Kwangsi Surrender Terms. —While strengthening the government military forces in Southern China, General Chiang Kai-shek continued during August his policy of seeking a peaceful settlement with the Kwangsi rebel leaders. The surrender terms of the latter, as reported on August 24, called not only for safety and rewards for themselves but also for a general declaration of war on Japan. Such terms, however, would surely prove quite unacceptable to General Chiang.
Japan in North China. —Reports from Japan in August indicated that Tokyo, far from satisfied with the present hybrid political organization in North China, was making ready to establish in the five northern provinces a new set-up, wholly divorced from Nanking. This, Japanese officials stated, must be brought about before Japanese capital could be invested and the region subjected to more complete economic exploitation. It was also essential to the establishment of cordial relations between North China and an “independent” Manchukuo.

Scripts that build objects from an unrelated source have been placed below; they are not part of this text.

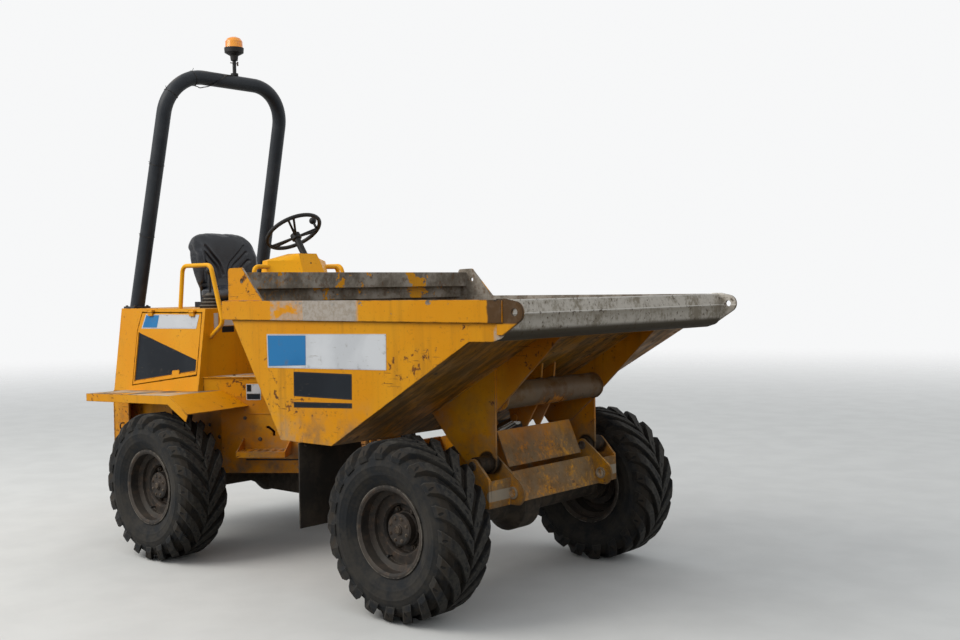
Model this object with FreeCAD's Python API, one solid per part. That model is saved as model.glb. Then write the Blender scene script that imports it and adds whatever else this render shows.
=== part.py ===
import FreeCAD, Part
import math
import os

os.makedirs("parts", exist_ok=True)
V = FreeCAD.Vector

# Frame: millimetres, +X is the skip end, +Y the driver's left, +Z up.
# The origin lies on the ground, midway between the two axles and between the two ends.

# Running gear
HALF_LENGTH = 1770.0
WHEELBASE = 1935.0
FRONT_X = WHEELBASE / 2
REAR_X = -WHEELBASE / 2
TYRE_R = 415.0
AXLE_Z = TYRE_R
TREAD_R = 387.0
TRACK_HALF = 765.0
TYRE_HALF_WIDTH = 145.0
BEAD_R = 196.0
BEAD_HALF = 110.0
RIM_FLANGE_R = 211.0
RIM_HALF_WIDTH = 118.0
LUG_COUNT = 20
HUB_R = 88.0
SPINDLE_R = 35.0
RUNNING_FIT = 0.05
HUB_GAP = 3.0
AXLE_TUBE_R = 60.0
DIFF_R = 132.0
PAD_TOP = 493.5
PAD_HALF_X = 66.0

# Articulation joint
PIVOT_Z = 560.0
PIVOT_PIN_R = 30.0
LUG_R = 62.0
LUG_BOTTOM = (PIVOT_Z - 108, PIVOT_Z - 80)
LUG_TOP = (PIVOT_Z + 80, PIVOT_Z + 108)
BLOCK_Z = (PIVOT_Z - 78, PIVOT_Z + 78)
BLOCK_HALF = 72.0
TRUNNION_R = 60.0
TRUNNION_END = 205.0
STEER_PIN = (-430.0, 168.0)
STEER_EYE = (15.0, 172.0)
STEER_STROKE = 96.0
STEER_PIN_R = 15.0

# Front chassis
FRONT_PLATE_X = (122.0, 142.0)
SIDE_OUT = 362.0
PLATE = 12.0
SIDE_IN = SIDE_OUT - PLATE
EAR_OUT = 516.0
EAR_IN = EAR_OUT - 16
CHASSIS_BOTTOM = PAD_TOP
CROSS_FRONT = 1256.0
TIP_PIVOT = (1155.5, 683.5)
TIP_PIN_R = 22.0
TIP_EAR_R = 34.0
RAM_BASE = (400.0, 540.0)
RAM_PIN_R = 24.0
TIE_EYE = (1271.0, 550.0)
TIE_HOLE_R = 20.0
TIE_BOSS_R = 27.0
TIE_LOBE_R = 67.0
NOSE_TOP = (1212.0, 636.0)

# Skip
SKIP_HALF = 880.0
SHEET = 6.0
RAIL_DEPTH = 15.0
RAIL_OUT = SKIP_HALF + RAIL_DEPTH
RAIL_TOP = 1464.0
RAIL_BOTTOM = RAIL_TOP - 96
RAIL_REAR = -228.0
RAIL_FRONT = 1660.0
SKIP_REAR_TOP = (RAIL_REAR + 2, RAIL_TOP)
SKIP_REAR_LOW = (214.5, 774.5)
SKIP_FRONT_LOW = (588.5, 774.5)
SKIP_BEND_A = (1467.5, 1286.5)
SKIP_BEND_B = (1597.5, 1288.5)
LIP_ROLL = (1626.0, 1349.0)
LIP_ROLL_R = 50.0
LIP_RIB = (1680.0, 1405.0)
LIP_TOP = (1668.0, RAIL_TOP)
LIP_EAR_R = 45.0
LIP_EYE = (HALF_LENGTH - LIP_EAR_R, 1412.5)
LIP_EYE_R = 16.0
WING_TOP = 1634.0
WING_EYE = (-62.5, 1565.5)
WING_EYE_R = 12.0
HEAD_TOP = 1605.0
LEG_OUT = 406.0
LEG_IN = LEG_OUT - PLATE
STIFF_IN = LEG_IN - PLATE
LEG_FRONT = 1205.0
LEG_BOSS_R = 40.0
CROSS_TUBE_R = 64.0
RAM_EYE = (1040.0, 860.0)
RIB_IN = 45.0
EYE_HALF = 38.0

# Rear chassis
CH_HALF = 506.0
CH_BOTTOM = 462.0
CH_TOP = 905.0
REAR_END = -HALF_LENGTH
TAPER_START = -790.0
TAPER_END = (-420.0, 238.0)
NOSE_X = -250.0
CHEEK_OUT = 603.0
CHEEK_FRONT = REAR_END + 164
CHEEK_BOTTOM = 500.0
HITCH_X = REAR_END + 42
HITCH_PIN_R = 14.0
JAW_Z = (510.0, 550.0)
JAW_LIP = 30.0

# Body over the engine
BODY_TOP = 1415.0
BODY_TOP_HALF = 540.0
BODY_LOW = 911.0
BODY_LOW_HALF = 605.0
BODY_REAR = REAR_END + 10
BODY_FRONT = -872.0
SKIN = 4.0
DOOR_REAR = BODY_REAR + 204
DOOR_FRONT = BODY_FRONT - 33
DOOR_TOP = BODY_TOP - 27
DOOR_FOLD = BODY_TOP - 134
DOOR_LOW_REAR = 948.0
DOOR_LOW_FRONT = 1034.0
DOOR_GAP = 6.0
DOOR_THICK = 16.0
HINGE_LINE = (555.0, DOOR_TOP + 8)
HINGE_PIN_R = 4.0
HINGE_X = (DOOR_REAR + 116, DOOR_FRONT - 105)
HINGE_LENGTH = 44.0
GRILLE_HALF = 400.0
GRILLE_Z = (960.0, 1340.0)
GRILLE_SLOTS = 8
ENGINE_BOTTOM = 620.0
ENGINE_HALF = 230.0
ENGINE_X = (BODY_REAR + 280, BODY_FRONT - 88)

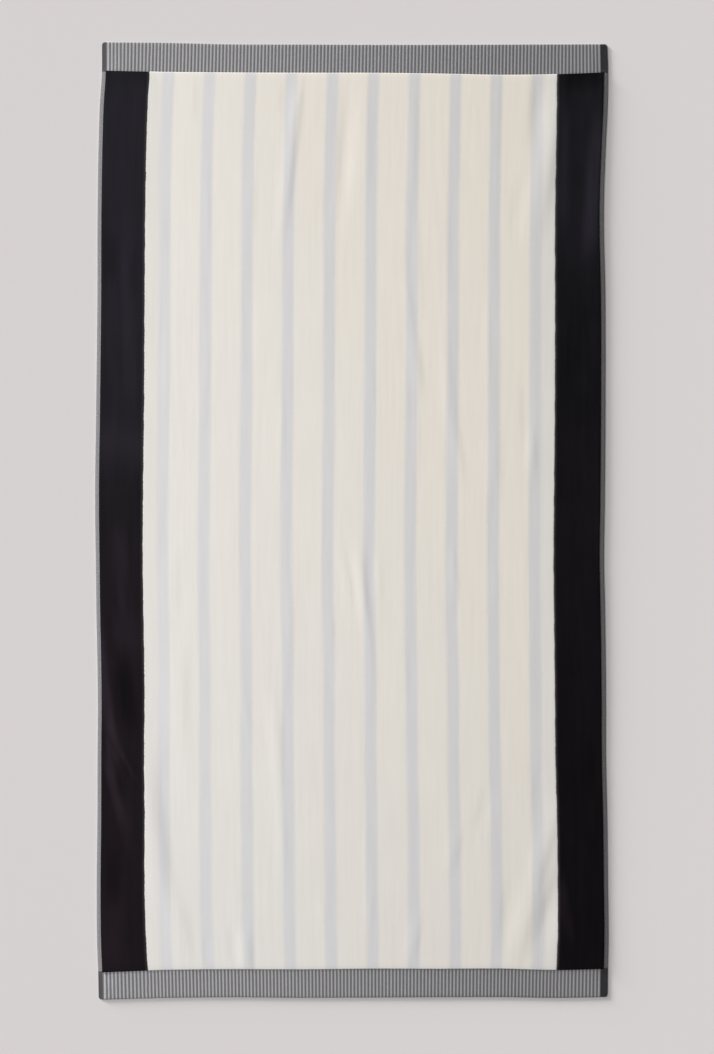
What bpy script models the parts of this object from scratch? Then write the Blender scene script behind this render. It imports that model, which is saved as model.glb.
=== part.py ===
"""Beach towel lying flat, as one piece of woven cloth.

A cream velour ground with pale grey stripes, a black velour band down each side, a flat-woven
pinstriped hem at each end and a narrow flat-woven strip along each side.

Units are metres and +Z is up. The origin is the centre of the underside, +Y runs along the
towel's length and +X across it. The cloth has coordinates of its own: "across" is measured from
its left edge and "along" from its lower end, both on the flat cloth.
"""

import math
from collections import namedtuple

import bmesh
import bpy

MM = 0.001

# The flat cloth
WIDTH = 0.908
LENGTH = 1.700
PILE_THICKNESS = 4.2 * MM
FLAT_WEAVE_THICKNESS = 2.3 * MM

# Flat-woven parts, from each edge inwards
LEFT_STRIP = 6.8 * MM
RIGHT_STRIP = 7.5 * MM
LOWER_HEM = 50 * MM
UPPER_HEM = 50 * MM

# Black bands between the strips and the cream ground
LEFT_BAND = 77.2 * MM
RIGHT_BAND = 82 * MM

# Pale stripes on the cream ground, centred on it
STRIPE_COUNT = 10
STRIPE_PITCH = 73.8 * MM
STRIPE_WIDTH = 21 * MM

# Rim, step from flat weave to pile, and corners
RIM_RADIUS = 1.4 * MM
RIM_STEP = 0.3  # of that radius, to the line that shapes the rounding
RIM_SHARE = 0.6  # of the thickness that is left at the very edge
PILE_SHOULDER = 1.6 * MM
CORNER_RADIUS = 5 * MM

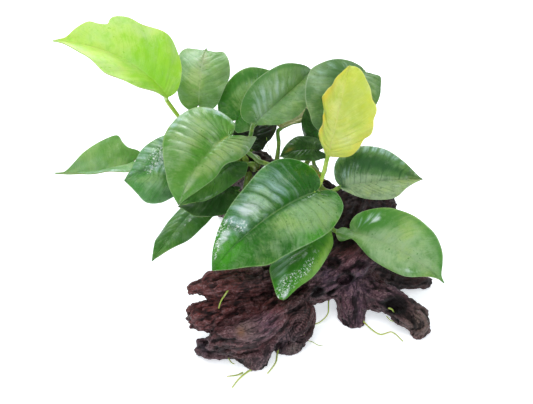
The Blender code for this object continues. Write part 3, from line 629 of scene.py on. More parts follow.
# Roots too thin for solids: points along each, and its radius.
FINE_ROOTS = (
    (((26, -62, 12), (29, -60, 4), (32, -58, 0.8), (36, -61, 0.6), (40, -62, 0.6)), 0.35),
    (((-28, -72, 5), (-26, -76, 2.8), (-24, -78, 1.0), (-22, -79, 0.6)), 0.5),
    (((86, -39, 15), (87, -43, 18.5), (88.5, -44.5, 18.5), (90, -44, 15)), 0.7),
    (((85, -43, 11), (87, -46, 10.5), (89, -46.5, 9.5), (91, -45, 8)), 0.5),
    (((0, 62, 92), (1, 60, 84), (4, 57, 77), (3, 56, 72)), 0.3),
    (((-24, 44, 82), (-27, 36, 76), (-30, 30, 68), (-28, 24, 60)), 0.4),
    (((-36, 40, 62), (-40, 36, 50), (-41, 38, 40)), 0.3),
    (((-32, 44, 70), (-38, 42, 60), (-37, 40, 48), (-42, 42, 38)), 0.3),
)

WOOD_BLEND_VOXEL = 1.6
WOOD_VOXEL = 0.85
GRAIN_POINTS = 60
STROKE_POINTS = 70
POINTS_AT_ONCE = 20000

# How sharply the grain of one limb gives way to the next, the least share that counts, and how far apart
# the noise of two limbs is read.
BLEND_SHARPNESS = 7
LEAST_WEIGHT = 0.04
LIMB_SHIFT = 17.3
SPLINTER_SHIFT = 5.1

# A pit is dark out to this many times its size, and fades over this share. A chip rises by this much of
# its tilt.
PIT_REACH = 1.35
PIT_FADE = 0.35
CHIP_TILT = 1.6

# Colours of the wood, read from 0 to 255.
# Of these, crest is a painted highlight; low, dark and hollow are painted shade; grey and violet are partly
# the wood's own tint and partly painted sheen.
WOOD_COLOURS = {
    "furrow": (38, 26, 27), "face": (66, 46, 46), "red": (114, 50, 44), "grey": (56, 56, 70),
    "violet": (90, 70, 96), "pale": (122, 108, 94), "dark": (13, 9, 8), "crest": (142, 112, 116),
    "low": (20, 13, 15), "seam": (16, 10, 11), "fibre": (20, 13, 14), "crumb": (22, 15, 17),
    "broad": (26, 19, 20), "knot": (140, 100, 76), "hollow": (9, 6, 7),
}

# Linear colours of the painted highlights and glints on a wet leaf, and the two tints that warm and cool its
# green.
GLEAM = (0.60, 0.71, 0.68, 1.0)
SPARKLE = (0.85, 0.92, 0.90, 1.0)
WARMER = (1.06, 1.03, 0.55, 1.0)
COOLER = (0.84, 0.93, 1.05, 1.0)
DRY_ROUGHNESS = 0.44
WET_ROUGHNESS = 0.12

FLOOR_HALF = 12.0
FLOOR_GLOW = 0.55
ROOM_LIGHT = 0.38


def unit(vector):
    vector = np.asarray(vector, float)
    return vector / np.linalg.norm(vector, axis=-1, keepdims=True)


def place(points):
    """Millimetres from the measuring point, as metres from the origin."""
    return (np.asarray(points, float) - (*CENTRE, 0.0)) * MM


def smooth_curve(points, share):
    """The smooth curve through the points, read at shares from 0 to 1, with equal shares between points."""
    points = np.asarray(points, float)
    padded = np.vstack([2 * points[0] - points[1], points, 2 * points[-1] - points[-2]])
    at = np.clip(np.asarray(share, float), 0, 1) * (len(points) - 1)
    start = np.minimum(at.astype(int), len(points) - 2)
    f = (at - start)[..., None]
    a, b, c, d = (padded[start + k] for k in range(4))
    return 0.5 * (2 * b + (c - a) * f + (2 * a - 5 * b + 4 * c - d) * f**2 + (3 * b - a - 3 * c + d) * f**3)


def evenly(points, count):
    """The same path, read again at even distances."""
    steps = np.linalg.norm(np.diff(points, axis=0), axis=1)
    run = np.concatenate([[0], np.cumsum(steps)])
    at = np.linspace(0, run[-1], count)
    return np.stack([np.interp(at, run, points[:, k]) for k in range(points.shape[1])], axis=1)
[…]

According to the Japanese newspaper Asaki, Tokyo is also seeking in London an adjustment of trade relations on the basis of the new situation in the Orient. Britain was represented as willing to recognize Manchukuo in return for Japanese reaffirmation of China’s territorial integrity, the “Open Door,” and respect for British interests in China. For Japan, however, this was not good enough. She insists that the Nine Power Treaty is dead, and that the Western powers must accept Japan’s special position in China. As stated by Kazue Kuwashima, Chief of the East Asia branch of the Foreign Office, “Japan and China must in future be united in the relation of mutual existence,” which might be interpreted in plainer language as a China-Manchukuo-Japan coalition of 500,000,000 people controlled by Japan.